Another source of significant improvement, was the use of static checking tools to increase code quality, and hence reliability. This release a team started systematically going through the coverity data. This yielded nearly three hundred commits—thanks to: Markus Mohrhard, Julien Nabet, Norbert Thiebaud, Caolán McNamara, Marc-André Laverdière (TCS), and others. In addition Julian Nabet got over sixty fixes from the cppcheck tool included. Lastly lint-wise, we continue to use Clang and Lubos' nice plugins to find and remove questionable code as it appears.
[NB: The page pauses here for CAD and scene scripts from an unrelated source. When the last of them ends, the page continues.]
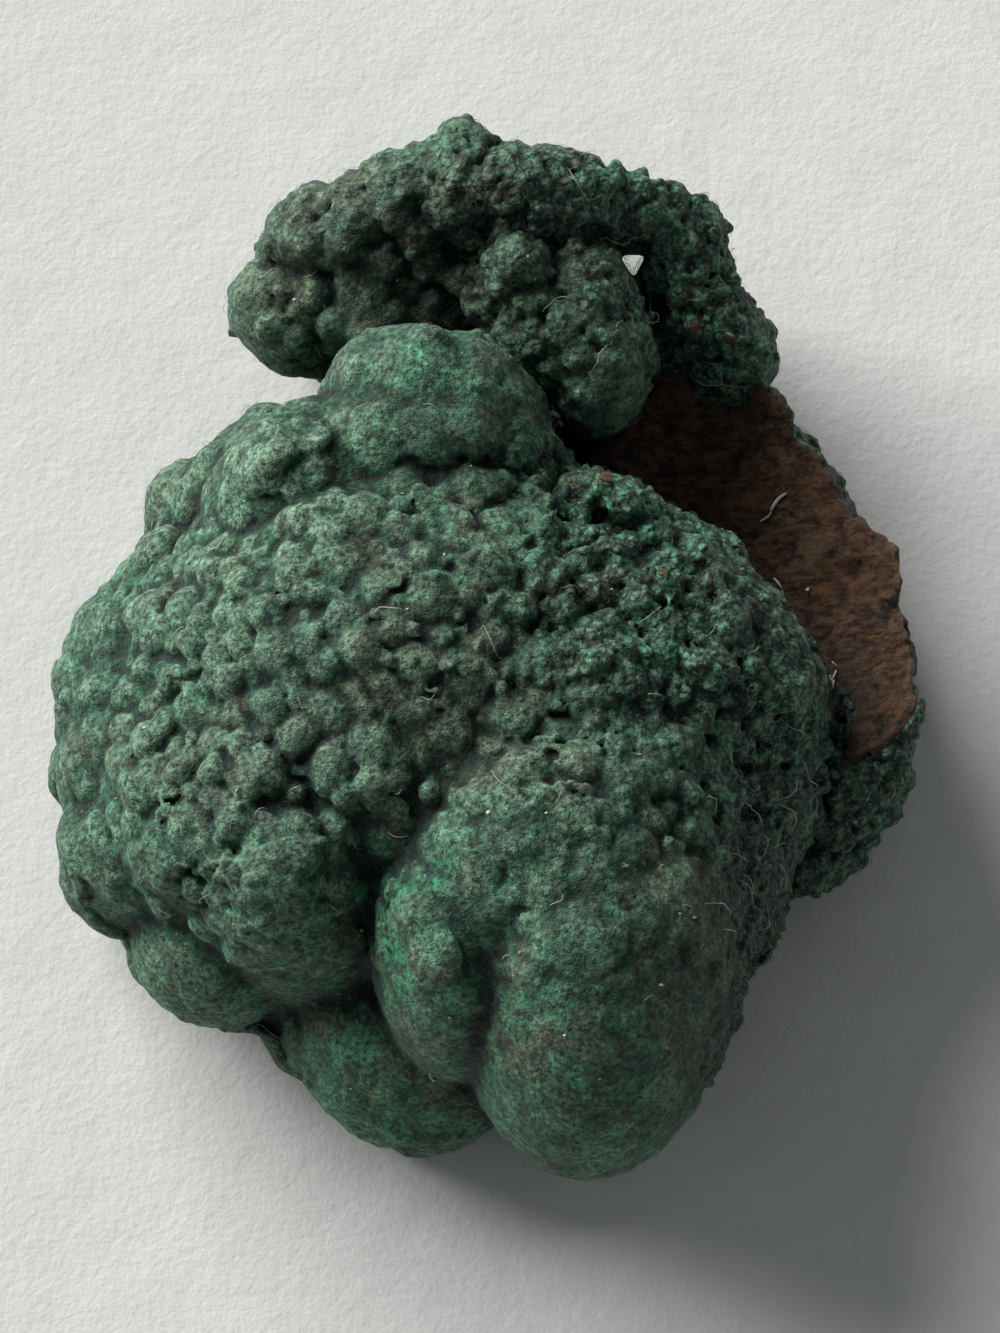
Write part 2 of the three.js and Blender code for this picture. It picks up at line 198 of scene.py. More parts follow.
# measured pebbles: x, y, z, radius
PEBBLES = np.array([
    (-9.97, 19.65, 16.28, 1.34), (-12.2, 17.85, 14.89, 1.22), (-10.66, 17.2, 14.52, 1.35), (-8.72, 17.79, 15.99, 1.22),
    (-6.85, 17.31, 16.02, 1.34), (-5.2, 18.21, 16.44, 1.1), (-2.96, 13.96, 23.83, 1.3), (-5.73, 20.77, 17.89, 1.48),
    (-3.68, 22.23, 18.65, 1.58), (-5.05, 23.28, 19.71, 1.57), (-7.68, 23.33, 18.04, 1.9), (-8.87, 23.79, 18.34, 1.27),
    (-6.48, 25.13, 18.82, 1.17), (-2.19, 24.52, 20.2, 1.29), (-1.48, 19.67, 17.41, 0.91), (0.35, 20.19, 20.24, 0.72),
    (-3.06, 20.63, 17.69, 1.17), (-1.13, 22.15, 18.97, 1.16), (1.24, 22.0, 20.24, 1.03), (0.27, 18.4, 17.23, 1.3),
    (1.67, 16.39, 17.55, 1.16), (2.8, 18.05, 19.73, 1.16), (4.67, 16.21, 19.45, 1.28), (5.51, 14.73, 18.82, 1.16),
    (4.13, 14.61, 17.66, 1.03), (6.18, 15.99, 18.37, 1.16), (6.55, 19.51, 19.13, 1.16), (5.28, 20.62, 19.57, 1.03),
    (3.14, 22.08, 20.18, 1.03), (7.55, 18.22, 18.38, 1.03), (8.73, 16.58, 17.92, 0.91), (-13.01, 19.58, 14.59, 1.66),
    (-10.41, 21.88, 17.42, 1.67), (-13.31, 21.36, 14.29, 1.05), (-11.87, 20.01, 15.82, 0.91), (-8.16, 21.44, 18.76, 1.21),
    (-9.44, 22.26, 18.69, 0.91), (-9.29, 21.01, 17.48, 0.91), (-7.76, 19.64, 17.26, 1.04), (-4.25, 19.57, 16.86, 1.04),
    (2.45, 15.3, 16.74, 1.17), (3.61, 14.4, 14.93, 1.04), (6.56, 13.27, 17.22, 1.45), (6.93, 15.35, 17.8, 1.61),
    (7.3, 12.87, 16.67, 1.29), (14.81, 17.14, 12.34, 0.9), (15.13, 17.26, 11.75, 2.06), (12.67, 19.47, 15.06, 0.92),
    (10.41, 23.58, 17.43, 1.04), (11.92, 22.47, 16.31, 0.91), (8.95, 24.81, 18.63, 0.91), (6.47, 24.37, 20.02, 1.03),
    (4.87, 24.71, 20.11, 1.16), (10.2, 20.9, 15.16, 0.92), (11.68, 19.57, 14.95, 0.79), (13.02, 18.02, 14.32, 0.92),
    (14.0, 17.81, 12.42, 0.79), (7.82, 22.82, 18.22, 0.78), (9.58, 23.7, 18.08, 0.78), (11.27, 20.94, 15.59, 0.78),
    (12.23, 18.5, 14.61, 0.79), (6.57, 23.14, 19.72, 0.78), (5.19, 23.51, 20.31, 0.77), (-17.98, 3.46, 14.01, 2.62),
    (-18.28, -0.52, 16.28, 2.4), (-20.46, -1.58, 13.46, 3.34), (-20.84, -4.26, 13.87, 3.04), (-20.46, -7.67, 12.87, 4.53),
    (-18.66, -11.05, 19.12, 1.92), (-19.66, -13.11, 13.26, 4.18), (-16.04, -13.76, 20.3, 1.91), (-13.46, -13.55, 22.18, 1.42),
    (-16.88, -10.4, 20.88, 1.06), (-14.84, -10.63, 21.98, 1.06), (-18.62, -8.16, 19.38, 1.32), (-15.78, -6.77, 20.11, 1.65),
    (-15.5, -1.49, 21.15, 1.07), (-13.47, -3.37, 22.93, 1.06), (-13.95, -5.41, 22.17, 1.31), (-19.05, -3.59, 18.28, 0.95),
    (-10.93, -4.16, 23.37, 2.04), (-11.74, -7.1, 23.17, 1.3), (-10.06, -8.72, 23.02, 1.63), (-7.97, -10.53, 22.82, 1.9),
    (-11.4, -10.73, 22.75, 1.3), (-7.56, -1.54, 23.31, 2.05), (-7.86, -4.17, 23.52, 1.63), (-4.98, -4.7, 23.49, 1.63),
    (-3.41, -3.66, 23.9, 1.18), (-1.11, -3.36, 23.14, 2.25), (-6.48, 1.55, 23.18, 2.26), (-3.18, 2.12, 23.27, 2.26),
    (-0.24, 5.58, 22.01, 2.48), (-1.27, 3.31, 24.05, 1.06), (1.38, 8.9, 21.53, 2.29), (3.19, 2.78, 22.87, 1.65),
    (5.17, 4.33, 21.79, 0.95), (6.35, 5.66, 21.9, 0.95), (2.46, -0.37, 23.82, 1.7), (7.99, 1.95, 22.9, 1.29),
    (9.66, 2.82, 22.33, 1.04), (12.41, 1.51, 21.9, 1.53), (13.74, -2.05, 22.22, 1.7), (16.11, -3.09, 21.0, 0.79),
    (17.4, -5.06, 19.04, 1.61), (12.66, -5.02, 23.23, 1.7), (9.52, -5.15, 24.19, 0.97), (7.9, -8.54, 23.78, 1.69),
    (4.45, -9.59, 23.07, 2.44), (10.77, -9.32, 23.62, 1.31), (4.9, -5.21, 23.84, 1.3), (4.23, -3.84, 23.87, 1.3),
    (0.04, -11.28, 23.55, 1.62), (-0.17, -8.0, 23.5, 1.63), (-2.33, -6.94, 23.85, 1.3), (-3.44, -9.18, 23.86, 1.3),
    (10.74, -14.33, 21.99, 2.55), (11.15, -12.08, 23.43, 1.11), (-4.81, -17.28, 21.41, 0.72), (8.74, -1.34, 23.64, 1.25),
    (10.37, -0.67, 23.35, 1.0), (6.55, -0.82, 23.81, 1.12), (5.42, 0.9, 23.59, 1.0), (0.9, 1.33, 24.0, 1.12),
    (0.37, -2.0, 24.0, 1.0), (1.98, -3.67, 23.95, 1.12), (2.06, -6.44, 23.87, 1.24), (6.51, -6.43, 24.04, 0.87),
    (9.16, -7.07, 24.03, 0.93), (14.23, 0.03, 20.59, 1.01), (15.04, -4.43, 21.59, 0.88), (14.39, -6.16, 21.31, 1.13),
    (15.94, -7.26, 18.76, 1.01), (17.15, -8.12, 17.24, 0.89), (14.1, -8.67, 19.59, 1.13), (12.87, -11.55, 21.37, 1.0),
    (14.79, -10.67, 18.1, 0.94), (15.96, -12.62, 16.35, 0.89), (-5.54, -6.95, 23.89, 1.24), (-6.64, -6.43, 23.99, 0.99),
    (-9.34, -6.44, 24.01, 0.99), (-9.89, -2.56, 23.97, 1.12), (-12.05, -1.93, 23.66, 1.25), (-13.24, 0.06, 22.63, 1.13),
    (-14.91, 1.1, 20.74, 1.39), (-16.05, -2.82, 20.76, 1.13), (-17.21, -4.83, 19.79, 1.13), (-17.58, -7.28, 19.72, 1.01),
    (-20.06, -7.36, 17.81, 1.14), (-13.21, -9.1, 22.5, 1.12), (-14.85, -12.27, 21.88, 0.99), (-12.75, -11.81, 22.52, 1.11),
    (-10.13, -13.75, 22.36, 1.24), (-7.9, -13.83, 21.8, 1.36), (-9.84, -15.98, 22.6, 1.39), (-11.37, -16.01, 22.67, 1.54),
    (-13.54, -16.17, 21.97, 1.11), (-16.02, -16.42, 19.18, 1.12), (-17.92, -16.8, 15.98, 1.01), (-17.13, -14.97, 19.89, 1.12),
    (-19.25, -12.62, 18.93, 1.25), (-4.5, -1.45, 23.94, 1.12), (-4.79, 0.23, 24.02, 1.0), (-1.8, 0.23, 24.02, 1.0),
    (-8.81, 1.19, 23.94, 1.25), (-10.46, -0.33, 24.0, 1.12), (-5.59, -2.56, 24.05, 0.87), (-2.86, -6.43, 23.98, 0.99),
    (-4.64, -11.5, 24.0, 0.99), (-2.76, -12.14, 23.96, 0.74), (-7.02, -12.33, 23.13, 1.11), (1.67, -10.74, 23.95, 1.11),
    (6.49, -10.17, 23.82, 1.36), (8.54, -10.64, 23.94, 1.11), (5.94, -12.27, 23.83, 1.23), (8.46, -12.77, 23.83, 1.35),
    (3.74, -12.38, 23.85, 1.23), (9.72, -15.76, 23.37, 1.69), (12.72, -15.69, 21.64, 1.24), (6.46, -15.17, 22.58, 2.3),
    (4.03, -15.44, 22.67, 2.11), (-11.24, 7.1, 22.89, 1.86), (-12.13, 6.39, 22.19, 1.7), (-10.0, 6.2, 22.18, 2.24),
    (-9.62, 2.94, 22.14, 2.61), (-8.26, 3.77, 23.3, 1.69), (-4.77, 5.61, 22.7, 1.73), (-2.51, 7.84, 23.27, 1.69),
    (-12.25, -17.45, 21.76, 1.59), (-13.03, -18.42, 19.67, 1.55), (-11.03, -18.3, 19.16, 2.53), (-9.93, -17.34, 20.29, 2.56),
    (-15.12, -17.62, 16.41, 1.53),
]).reshape(-1, 4)

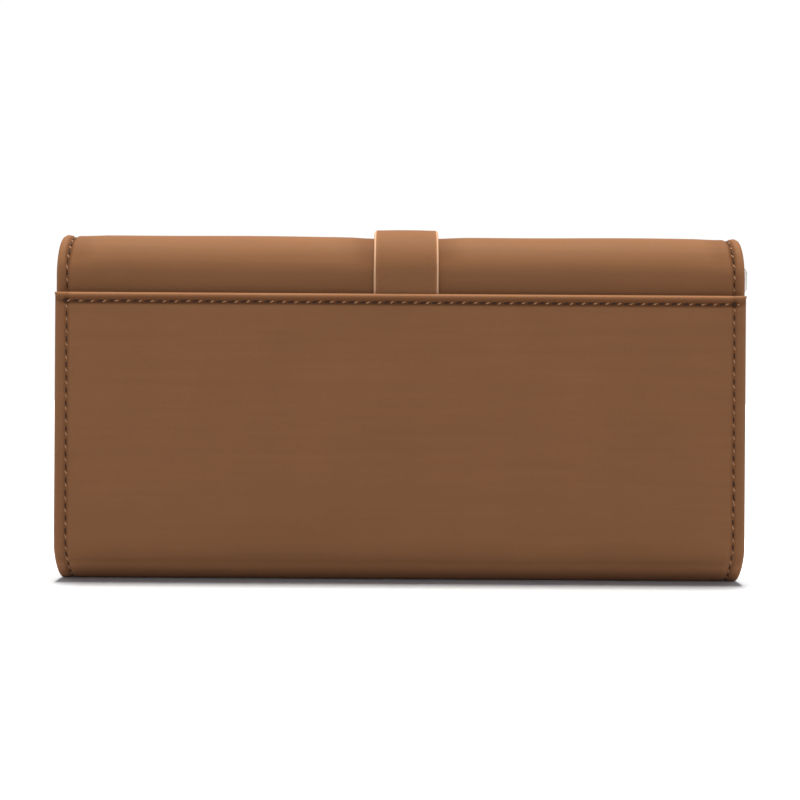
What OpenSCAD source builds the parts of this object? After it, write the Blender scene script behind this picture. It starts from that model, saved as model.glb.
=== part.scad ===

Another great tool we that has improved here is bibisect—allowing us to have a git repository with binaries from every few dozen previous commits included inside it. This allows end-user testers to find very precisely where a given bug was introduced into the product using bisection of lots of binary builds crammed into a single git repository. Thanks to Bjoern Michaelsen & Canonical's QA labs for more build hardware here.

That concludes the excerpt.